К обеду и с тем, чтобы забрать дам, прибыл их молодой друг, именовавшийся «доктор Леня». «Доктор Леня» действительно имел высшее медицинское образование, но несколько лет назад бросил врачевать по службе и с тех пор пребывал в свободных художниках. Считалось, что у него «прорезался голос», он готовился стать певцом (было ему около 30). Думаю, что он слегка практиковал в артистической среде и имел много свободного времени, которое щедро отдавал Татьяне Львовне и Маргарите Николаевне и, конечно, дому Ермоловой, а наличие собственного маленького автомобильчика делало его особо ценным помощником в тогдашней не избалованной еще частными автомобилями Москве. Фигура «доктора Лени» в те годы была для меня комичной и непонятной — молодой, сильный, красивый человек посвящает свою жизнь двум старухам! Теперь же, оглядываясь на прожитое и видя, как много в нем значат короткие встречи с людьми типа Щепкиной-Куперник, измеряемые часами, и как много в нем пустых, никчемных лет, я смотрю на «доктора Леню» по-иному — как на человека, уже в молодые годы одаренного пониманием истинного смысла жизни, ибо многое из того, что мне тогда казалось более важным, я прочно забыл.
Маргарита Николаевна, дочь Марии Ермоловой, и, как я узнал много лет спустя, весьма вероятно, дочь того же Куперника, чувствовала себя счастливой в тени Татьяны Львовны. Она смотрела на нее, внимала ей с наслаждением, сама почти не участвовала в разговоре, а если к ней обращались, отвечала кратко и несколько суховато. Когда я в числе прочих провожал гостей к машине, вышла какая-то заминка, и так получилось, что, несмотря на твердые знания этой части правил приличия, я поднял руку для прощания на несколько секунд раньше дам. Маргарите Николаевне менее секунды понадобилось для того, чтобы опустить свою, которую едва начала поднимать, и еще менее секунды понадобилось Татьяне Львовне, чтобы заметить и отреагировать на создавшуюся ситуацию и подхватить мою руку, не дав ей повиснуть в неловкости.
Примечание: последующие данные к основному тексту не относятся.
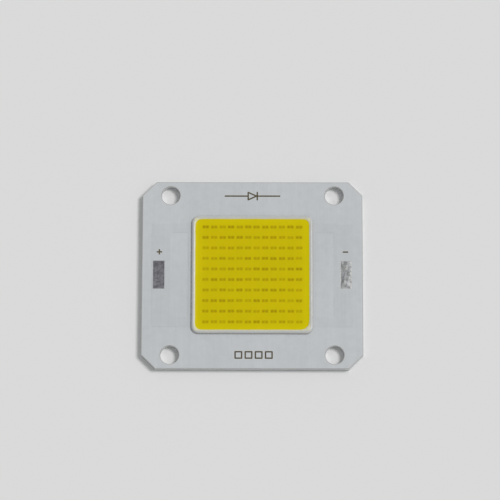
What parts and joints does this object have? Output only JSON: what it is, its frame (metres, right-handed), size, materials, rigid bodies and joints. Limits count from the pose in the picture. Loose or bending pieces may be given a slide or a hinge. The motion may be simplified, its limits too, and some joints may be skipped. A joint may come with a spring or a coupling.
{
  "type": "chip on board led",
  "caption": "Rectangular chip-on-board light source: white coated aluminium board with cut corners and screw holes, a square yellow emitting area behind a low dam, and a solder pad at each end.",
  "frame": {"origin": "middle of the back face of the aluminium board", "axes": "+X along the length of the board towards the negative pad, +Y across its width, +Z out of the emitting face"},
  "size_m": [0.046, 0.04, 0.0024],
  "materials": {
    "aluminium": "bright rolled sheet, punched edges",
    "laminate": "matt glass-filled resin",
    "copper": "etched copper with a thin bright plating on its bare lands",
    "white_coating": "satin white printed coating",
    "tinning": "flat bright tin",
    "solder": "rippled solder",
    "dam_silicone": "milky white silicone, glossy",
    "phosphor_silicone": "yellow filled silicone, glossy, nearly opaque",
    "die_adhesive": "clear to white silicone adhesive",
    "sapphire": "polished sapphire chip",
    "gold": "fine gold wire"
  },
  "bodies": {
    "root": {"base_plate": "aluminium", "insulation_layer": "laminate", "circuit_positive": "copper", "circuit_negative": "copper", "white_coating": "white_coating", "solder_pad_positive": "tinning", "solder_pad_negative": "solder", "dam": "dam_silicone", "phosphor": "phosphor_silicone", "die_attach": "die_adhesive", "die_string_01": "sapphire", "die_string_02": "sapphire", "die_string_03": "sapphire", "die_string_04": "sapphire", "die_string_05": "sapphire", "die_string_06": "sapphire", "die_string_07": "sapphire", "die_string_08": "sapphire", "die_string_09": "sapphire", "die_string_10": "sapphire", "bond_wires_01": "gold", "bond_wires_02": "gold", "bond_wires_03": "gold", "bond_wires_04": "gold", "bond_wires_05": "gold", "bond_wires_06": "gold", "bond_wires_07": "gold", "bond_wires_08": "gold", "bond_wires_09": "gold", "bond_wires_10": "gold"}
  },
  "joints": []
}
Еще однажды приезжали они при мне в Мозжинку, и один раз я по поручению Тарле заехал с Василием на дачу в Успенское — они снимали ее на все лето. Впрочем, может быть, в Ильинское, помню, что где-то между Мозжинкой и Москвой на перепутанных подмосковных дорогах. Эти встречи были скорыми, почти без впечатлений. Запомнил уютный письменный столик Татьяны Львовны, стопку исписанных листков, Маргариту Николаевну с книжкой — рядом, в кресле.
Потом, в 52-м Татьяны Львовны не стало.
Как-то в 54-м я, опять по поручению Тарле, заехал в дом Ермоловой. Мне не очень хотелось видеть Маргариту Николаевну, и я попросил Василия самого занести ей предназначенный для нее сверток. Она вышла вместе с Василием и кинулась ко мне:
— Яшенька! Отчего вы не зайдете?
Пришлось мне проследовать за ней. Следующие полчаса совершенно изменили мое о ней представление. Это была милая, живая, хлопотливая женщина, и грусть ее о Танечке была светлой. Сфинксу больше нечего было охранять, и он превратился в человека, и стало понятно, кого любил или кем был увлечен Тарле двадцать лет назад.
Когда я бываю на Новодевичьем, я никогда не забываю подойти к памятнику Ермоловой, а у ее ног справа и слева две таблички со знакомыми именами, которые мне, по мере удлинения интервала между нашими переправами, становятся все дороже.
1983
Слово о Белозерской-Булгаковой
Однажды, более полувека назад, я сидел в глубоком кресле у письменного стола, за которым, сердито меняя авторучки, словно торопясь закончить какое-то нудное дело, быстро-быстро что-то писал Евгений Викторович Тарле. Закончив страницу, он взглянул на меня и сказал:
— Совсем недавно на твоем месте в этом же кресле сидел Эррио.
Это происходило в ныне знаменитом Доме на набережной, где Тарле, которому после войны, на восьмом десятке, уже трудно было мотаться по два раза в месяц в столицу (да и дел в Москве у него стало поболее), занимал три небольших комнаты в бывшей квартире Петра Красикова, с согласия вдовы покойного революционера. Так что место было вполне историческим, и факт пребывания здесь бывшего премьер-министра Франции и в дальнейшем председателя Национального собрания меня не очень удивил.
Но у Тарле в запасе был еще один сюрприз и он, взглянув на часы, продолжил:
— А сейчас ты увидишь живого потомка князя Рюрика!
Я стал мысленно рисовать себе образ законного претендента на российский престол — резко очерченный дремучий профиль с большой белой бородой, возможно, даже раздвоенной.